**GIVEN REQUEST:**
Extract every line starting at the line that contains "Recreate this object" and ending with the final line of the data, inclusive; give only those lines, word for word.

---- INFORMATION SHOWN

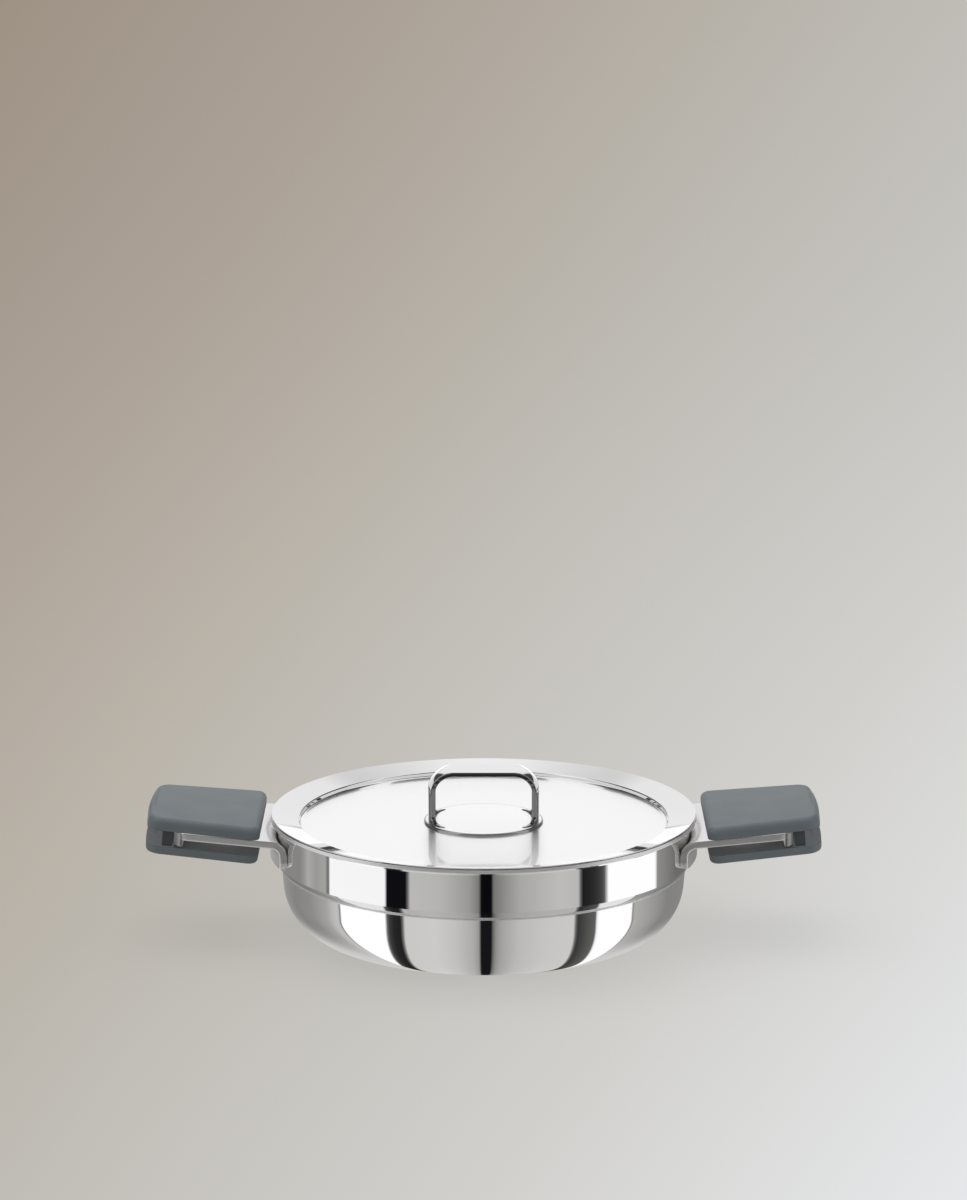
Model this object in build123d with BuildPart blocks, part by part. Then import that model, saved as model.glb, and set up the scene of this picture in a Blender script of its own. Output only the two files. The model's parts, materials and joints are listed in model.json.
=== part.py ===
from build123d import *
from math import atan2, cos, hypot, radians, sin, sqrt, tan
import os

# Braiser: a shallow clad steel pan with a dished steel lid, a strap handle on the lid
# and two steel side handles that carry pull-off silicone grips.
# Millimetres, +Z up, +X to the right handle, origin at the centre of the base on the hob.

# Clad sheet of the pan, from the outside in
outer_steel = 0.5
core_aluminium = 1.6
inner_steel = 0.5
wall = outer_steel + core_aluminium + inner_steel

# Pan outline, measured on its outside
band_radius = 141.0
base_corner_radius = 38.0
lower_wall_height = 48.2
lower_wall_lean = 5.0
ledge_width = 2.8
ledge_rise = 2.5
ledge_foot_radius = 1.0
ledge_crown_radius = 7.0
band_height = 29.45
rim_reach = 4.4
rim_bend_radius = 1.6
seat_angle = 13.2
sheet_edge_round = 0.3

# Lid, pressed from one sheet
lid_sheet = 0.8
lid_seat_gap = 0.3
lid_edge_inset = 0.8
ring_width = 18.4
lid_step_depth = 3.0
lid_step_lean = 0.9
lid_step_radius = 1.0
lid_foot_radius = 1.0

# Round plate under the lid handle
plate_radius = 40.8
plate_thickness = 1.6
plate_edge_round = 0.9

# Lid handle, a strap cut from a round cup shape
strap_radius = 38.1
strap_thickness = 3.3
strap_width = 24.4
strap_height = 35.5
strap_corner_radius = 15.0
strap_edge_round = 0.9
foot_flare_length = 11.0
foot_flare_height = 4.0
foot_toe_height = 0.5

# Side handles, steel plate 5 mm thick
handle_thickness = 5.0
handle_bend_radius = 6.0
handle_reach = 67.7
handle_width = 100.0
handle_taper = 2.6
handle_tilt = 5.2
handle_drop = 4.75
handle_corner_radius = 9.0
handle_edge_round = 1.0
tab_lift = 5.8
tab_corner_radius = 5.0
lip_width = 5.7
lip_clearance = 0.5
window_length = 26.0
window_width = 44.0
window_corner_radius = 8.0

# Silicone grips, one moulding each
grip_length = 78.0
grip_end_bow = 2.7
grip_width = 105.0
grip_taper = 4.5
grip_gap = 0.3
grip_bend_cover = 1.0
grip_slot = 10.7
grip_inner_corner = 7.0
grip_outer_corner = 11.0
upper_pad_edge = 8.0
upper_pad_crown = 1.2
upper_pad_round = 4.5
lower_pad_thickness = 6.3
lower_pad_round = 3.0
web_thickness = 7.0
web_inset = 2.0

# Overrun of every cutting and trimming solid
overrun = 5.0


def parallel(points, depth):
    """Corner points of a run of lines, moved square to the lines, to the left of travel."""
    angles = [atan2(b[1] - a[1], b[0] - a[0]) for a, b in zip(points, points[1:])]
    before = [angles[0]] + angles
    after = angles + [angles[-1]]
    moved = []
    for (x, z), first, second in zip(points, before, after):
        reach = depth / (1 + cos(second - first))
        moved.append((x - reach * (sin(first) + sin(second)), z + reach * (cos(first) + cos(second))))
    return moved


# Pan

seat_slope = tan(radians(seat_angle))
lower_radius = band_radius - ledge_width
band_foot_z = lower_wall_height + ledge_rise
rim_bend_z = band_foot_z + band_height
wall_foot_radius = lower_radius - lower_wall_height * tan(radians(lower_wall_lean))
pan_points = [
    (0, 0),
    (wall_foot_radius, 0),
    (lower_radius, lower_wall_height),
    (band_radius, band_foot_z),
    (band_radius, rim_bend_z),
    (band_radius + rim_reach, rim_bend_z + rim_reach * seat_slope),
]


def pan_radii(depth):
    """Bend radii of the pan's sheet at a depth below its outer face."""
    return [
        base_corner_radius - depth,
        ledge_foot_radius + depth,
        ledge_crown_radius - depth,
        rim_bend_radius + depth,
    ]


def pan_layer(near, far):
    """One layer of the clad sheet, between two depths below the pan's outer face."""
    with BuildPart() as layer:
        with BuildSketch(Plane.XZ):
            with BuildLine():
                outside = FilletPolyline(*parallel(pan_points, near), radius=pan_radii(near))
                inside = FilletPolyline(*parallel(pan_points, far), radius=pan_radii(far))
                Line(outside @ 0, inside @ 0)
                Line(outside @ 1, inside @ 1)
            make_face()
        revolve(axis=Axis.Z)
    return layer.part


# The outer layer has the rim's lower edge, which is rounded
with BuildPart() as pot_outer_layer:
    add(pan_layer(0, outer_steel))
    rim_edge = pot_outer_layer.edges().filter_by(GeomType.CIRCLE).sort_by(SortBy.RADIUS)[-1]
    fillet(rim_edge, radius=sheet_edge_round)

with BuildPart() as pot_core_layer:
    add(pan_layer(outer_steel, outer_steel + core_aluminium))

# The inner layer has the rim's upper edge, which is rounded
with BuildPart() as pot_inner_layer:
    add(pan_layer(outer_steel + core_aluminium, wall))
    rim_edge = pot_inner_layer.edges().filter_by(GeomType.CIRCLE).sort_by(Axis.Z)[-1]
    fillet(rim_edge, radius=sheet_edge_round)


# Lid

seat_edge_radius, seat_edge_z = parallel(pan_points, wall)[-1]
lid_radius = band_radius + rim_reach - lid_edge_inset
step_radius = lid_radius - ring_width


def ring_top_z(radius):
    """Height of the top face of the lid's sloping ring, which lies parallel to the rim's seat."""
    under = seat_edge_z + lid_seat_gap + (radius - seat_edge_radius) * seat_slope
    return under + lid_sheet / cos(radians(seat_angle))


panel_z = ring_top_z(step_radius) - lid_step_depth
lid_points = [
    (0, panel_z),
    (step_radius - lid_step_lean, panel_z),
    (step_radius, ring_top_z(step_radius)),
    (lid_radius, ring_top_z(lid_radius)),
]

with BuildPart() as lid:
    with BuildSketch(Plane.XZ):
        with BuildLine():
            top = FilletPolyline(*lid_points, radius=[lid_foot_radius, lid_step_radius])
            under = FilletPolyline(
                *parallel(lid_points, -lid_sheet),
                radius=[lid_foot_radius + lid_sheet, lid_step_radius - lid_sheet],
            )
            Line(top @ 0, under @ 0)
            Line(top @ 1, under @ 1)
        make_face()
    revolve(axis=Axis.Z)
    rim_edges = lid.edges().filter_by(GeomType.CIRCLE).sort_by(SortBy.RADIUS)[-2:]
    fillet(rim_edges, radius=sheet_edge_round)

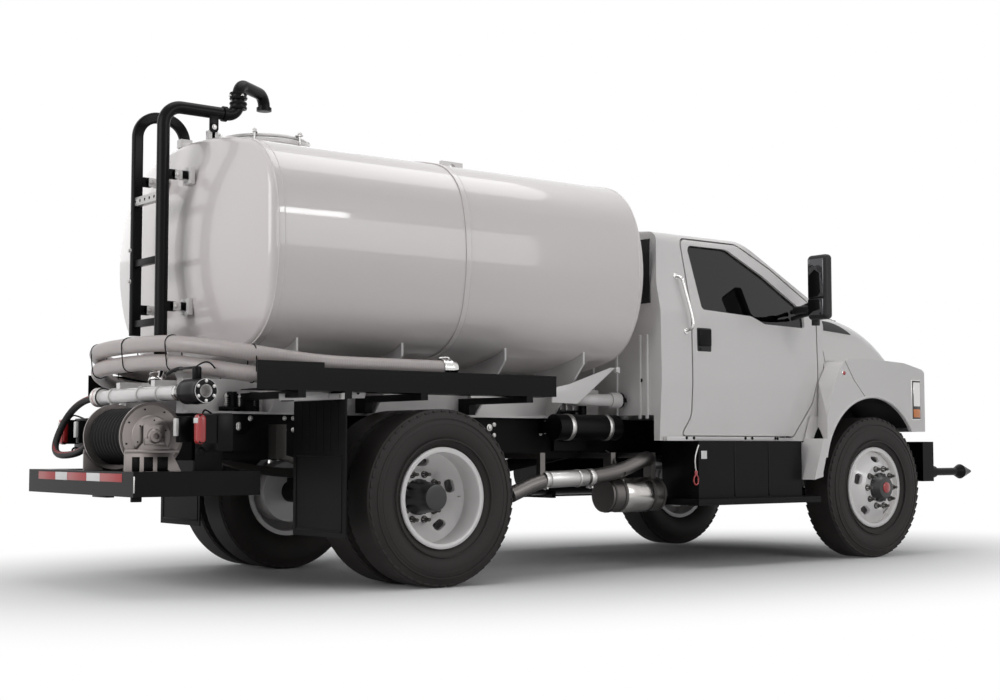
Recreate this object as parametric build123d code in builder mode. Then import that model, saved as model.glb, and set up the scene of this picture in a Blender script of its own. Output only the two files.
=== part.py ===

--------

**SOLVED EXERCISE:**
Recreate this object as parametric build123d code in builder mode. Then import that model, saved as model.glb, and set up the scene of this picture in a Blender script of its own. Output only the two files.
=== part.py ===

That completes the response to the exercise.